## begin

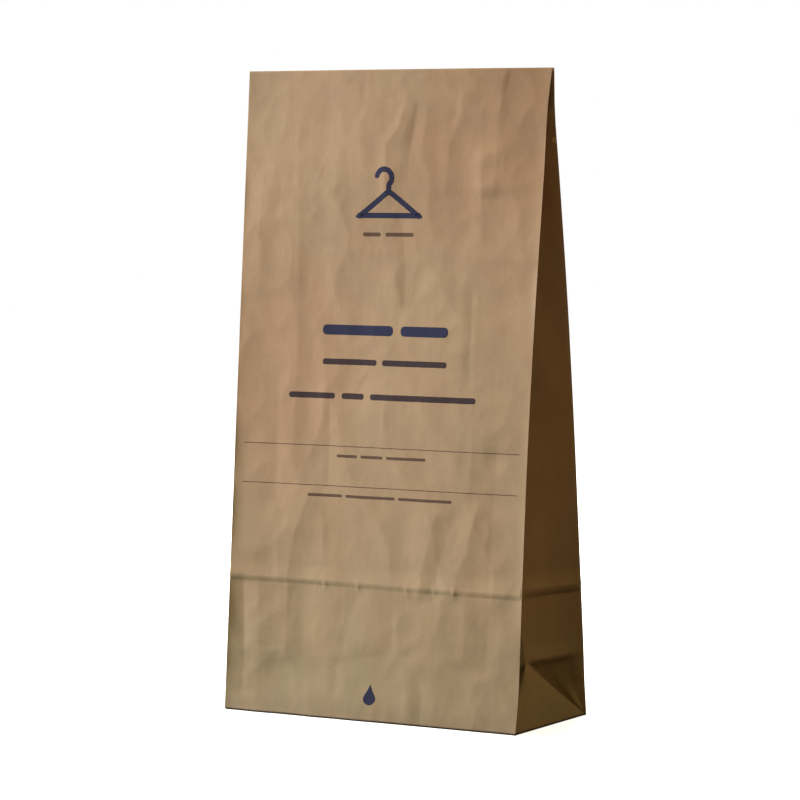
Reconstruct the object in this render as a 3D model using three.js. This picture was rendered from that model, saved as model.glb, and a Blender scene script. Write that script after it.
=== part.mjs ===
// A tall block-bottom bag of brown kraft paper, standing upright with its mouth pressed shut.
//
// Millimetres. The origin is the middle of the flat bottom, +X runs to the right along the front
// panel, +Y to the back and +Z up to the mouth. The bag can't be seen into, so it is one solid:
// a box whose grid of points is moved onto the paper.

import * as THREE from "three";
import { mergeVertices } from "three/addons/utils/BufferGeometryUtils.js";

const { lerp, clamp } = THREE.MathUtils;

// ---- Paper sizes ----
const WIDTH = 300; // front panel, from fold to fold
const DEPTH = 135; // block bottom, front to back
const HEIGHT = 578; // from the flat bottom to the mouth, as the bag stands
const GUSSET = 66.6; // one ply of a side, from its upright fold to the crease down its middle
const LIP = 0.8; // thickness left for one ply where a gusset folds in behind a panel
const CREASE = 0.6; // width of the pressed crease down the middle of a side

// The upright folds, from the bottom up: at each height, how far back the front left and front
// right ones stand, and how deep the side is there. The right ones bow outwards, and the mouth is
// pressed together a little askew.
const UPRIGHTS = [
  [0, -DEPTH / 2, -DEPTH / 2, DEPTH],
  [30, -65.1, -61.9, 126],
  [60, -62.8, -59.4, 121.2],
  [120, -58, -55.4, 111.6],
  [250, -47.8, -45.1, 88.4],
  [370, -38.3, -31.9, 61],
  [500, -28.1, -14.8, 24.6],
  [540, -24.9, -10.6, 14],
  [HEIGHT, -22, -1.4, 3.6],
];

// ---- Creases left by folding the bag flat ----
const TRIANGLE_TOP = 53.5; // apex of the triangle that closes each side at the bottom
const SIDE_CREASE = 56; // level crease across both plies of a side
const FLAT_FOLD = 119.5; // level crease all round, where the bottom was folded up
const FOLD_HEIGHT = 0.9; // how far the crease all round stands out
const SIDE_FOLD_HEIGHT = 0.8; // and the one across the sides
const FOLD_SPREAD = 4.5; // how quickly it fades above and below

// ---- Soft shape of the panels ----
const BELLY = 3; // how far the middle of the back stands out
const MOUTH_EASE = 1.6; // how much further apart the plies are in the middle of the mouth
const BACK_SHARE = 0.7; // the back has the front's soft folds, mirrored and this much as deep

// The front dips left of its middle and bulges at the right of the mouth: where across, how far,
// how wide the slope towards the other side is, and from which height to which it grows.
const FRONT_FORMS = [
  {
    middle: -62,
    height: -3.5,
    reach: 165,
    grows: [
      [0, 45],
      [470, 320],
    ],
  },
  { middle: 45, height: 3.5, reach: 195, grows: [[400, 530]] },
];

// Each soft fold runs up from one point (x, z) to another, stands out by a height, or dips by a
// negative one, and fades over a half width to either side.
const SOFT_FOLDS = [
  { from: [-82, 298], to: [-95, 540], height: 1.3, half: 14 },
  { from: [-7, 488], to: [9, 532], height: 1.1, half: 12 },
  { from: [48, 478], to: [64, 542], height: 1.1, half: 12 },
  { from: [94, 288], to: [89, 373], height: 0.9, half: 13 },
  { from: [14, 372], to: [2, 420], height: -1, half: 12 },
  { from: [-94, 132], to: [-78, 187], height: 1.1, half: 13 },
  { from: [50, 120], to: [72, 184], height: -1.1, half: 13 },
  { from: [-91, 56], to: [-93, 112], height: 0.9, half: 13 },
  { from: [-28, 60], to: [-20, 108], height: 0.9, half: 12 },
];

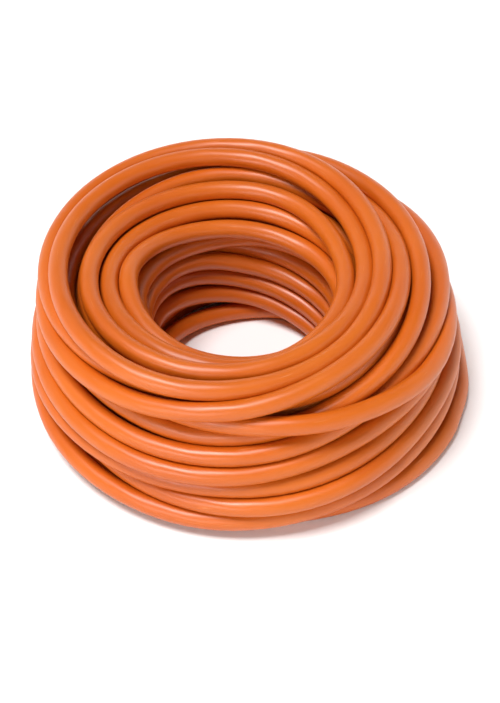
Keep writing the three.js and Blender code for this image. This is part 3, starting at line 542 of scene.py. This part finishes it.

## end

Produce an exact copy of all the records.

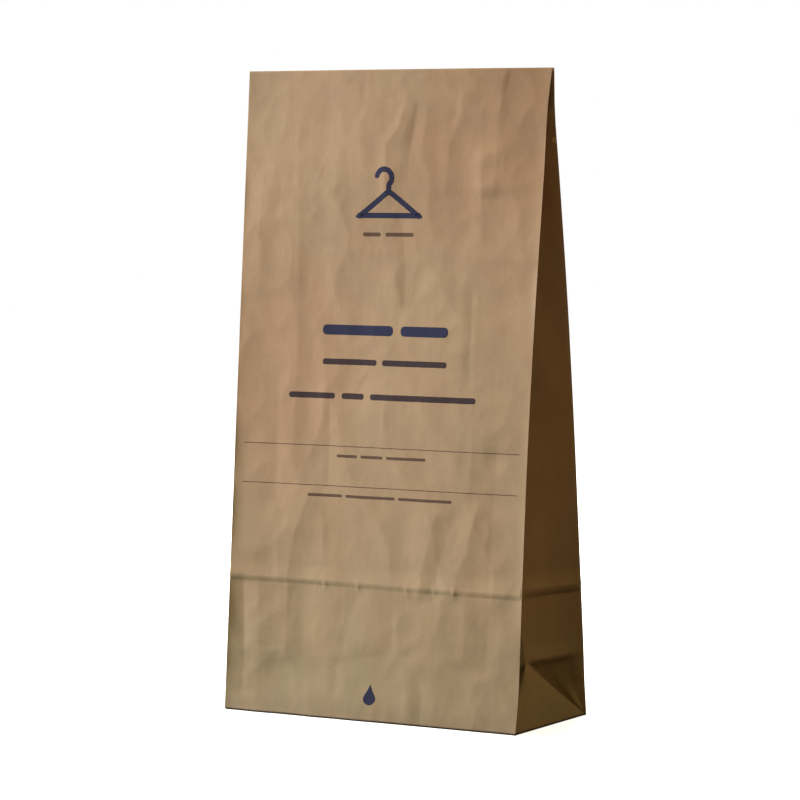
Reconstruct the object in this render as a 3D model using three.js. This picture was rendered from that model, saved as model.glb, and a Blender scene script. Write that script after it.
=== part.mjs ===
// A tall block-bottom bag of brown kraft paper, standing upright with its mouth pressed shut.
//
// Millimetres. The origin is the middle of the flat bottom, +X runs to the right along the front
// panel, +Y to the back and +Z up to the mouth. The bag can't be seen into, so it is one solid:
// a box whose grid of points is moved onto the paper.

import * as THREE from "three";
import { mergeVertices } from "three/addons/utils/BufferGeometryUtils.js";

const { lerp, clamp } = THREE.MathUtils;

// ---- Paper sizes ----
const WIDTH = 300; // front panel, from fold to fold
const DEPTH = 135; // block bottom, front to back
const HEIGHT = 578; // from the flat bottom to the mouth, as the bag stands
const GUSSET = 66.6; // one ply of a side, from its upright fold to the crease down its middle
const LIP = 0.8; // thickness left for one ply where a gusset folds in behind a panel
const CREASE = 0.6; // width of the pressed crease down the middle of a side

// The upright folds, from the bottom up: at each height, how far back the front left and front
// right ones stand, and how deep the side is there. The right ones bow outwards, and the mouth is
// pressed together a little askew.
const UPRIGHTS = [
  [0, -DEPTH / 2, -DEPTH / 2, DEPTH],
  [30, -65.1, -61.9, 126],
  [60, -62.8, -59.4, 121.2],
  [120, -58, -55.4, 111.6],
  [250, -47.8, -45.1, 88.4],
  [370, -38.3, -31.9, 61],
  [500, -28.1, -14.8, 24.6],
  [540, -24.9, -10.6, 14],
  [HEIGHT, -22, -1.4, 3.6],
];

// ---- Creases left by folding the bag flat ----
const TRIANGLE_TOP = 53.5; // apex of the triangle that closes each side at the bottom
const SIDE_CREASE = 56; // level crease across both plies of a side
const FLAT_FOLD = 119.5; // level crease all round, where the bottom was folded up
const FOLD_HEIGHT = 0.9; // how far the crease all round stands out
const SIDE_FOLD_HEIGHT = 0.8; // and the one across the sides
const FOLD_SPREAD = 4.5; // how quickly it fades above and below

// ---- Soft shape of the panels ----
const BELLY = 3; // how far the middle of the back stands out
const MOUTH_EASE = 1.6; // how much further apart the plies are in the middle of the mouth
const BACK_SHARE = 0.7; // the back has the front's soft folds, mirrored and this much as deep

// The front dips left of its middle and bulges at the right of the mouth: where across, how far,
// how wide the slope towards the other side is, and from which height to which it grows.
const FRONT_FORMS = [
  {
    middle: -62,
    height: -3.5,
    reach: 165,
    grows: [
      [0, 45],
      [470, 320],
    ],
  },
  { middle: 45, height: 3.5, reach: 195, grows: [[400, 530]] },
];

// Each soft fold runs up from one point (x, z) to another, stands out by a height, or dips by a
// negative one, and fades over a half width to either side.
const SOFT_FOLDS = [
  { from: [-82, 298], to: [-95, 540], height: 1.3, half: 14 },
  { from: [-7, 488], to: [9, 532], height: 1.1, half: 12 },
  { from: [48, 478], to: [64, 542], height: 1.1, half: 12 },
  { from: [94, 288], to: [89, 373], height: 0.9, half: 13 },
  { from: [14, 372], to: [2, 420], height: -1, half: 12 },
  { from: [-94, 132], to: [-78, 187], height: 1.1, half: 13 },
  { from: [50, 120], to: [72, 184], height: -1.1, half: 13 },
  { from: [-91, 56], to: [-93, 112], height: 0.9, half: 13 },
  { from: [-28, 60], to: [-20, 108], height: 0.9, half: 12 },
];

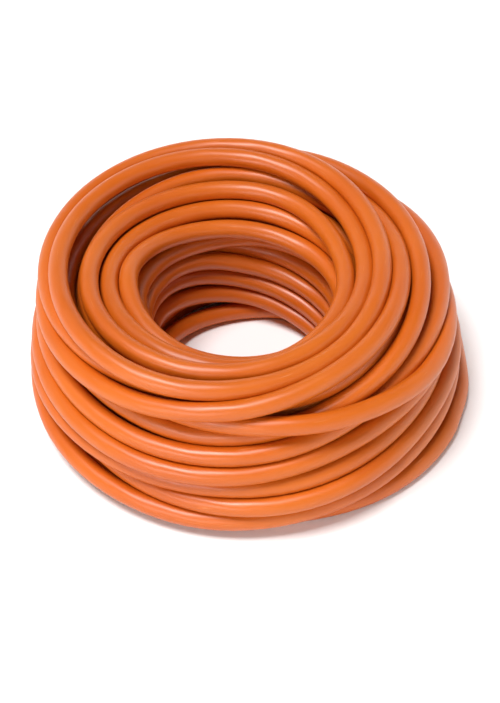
Keep writing the three.js and Blender code for this image. This is part 3, starting at line 542 of scene.py. This part finishes it.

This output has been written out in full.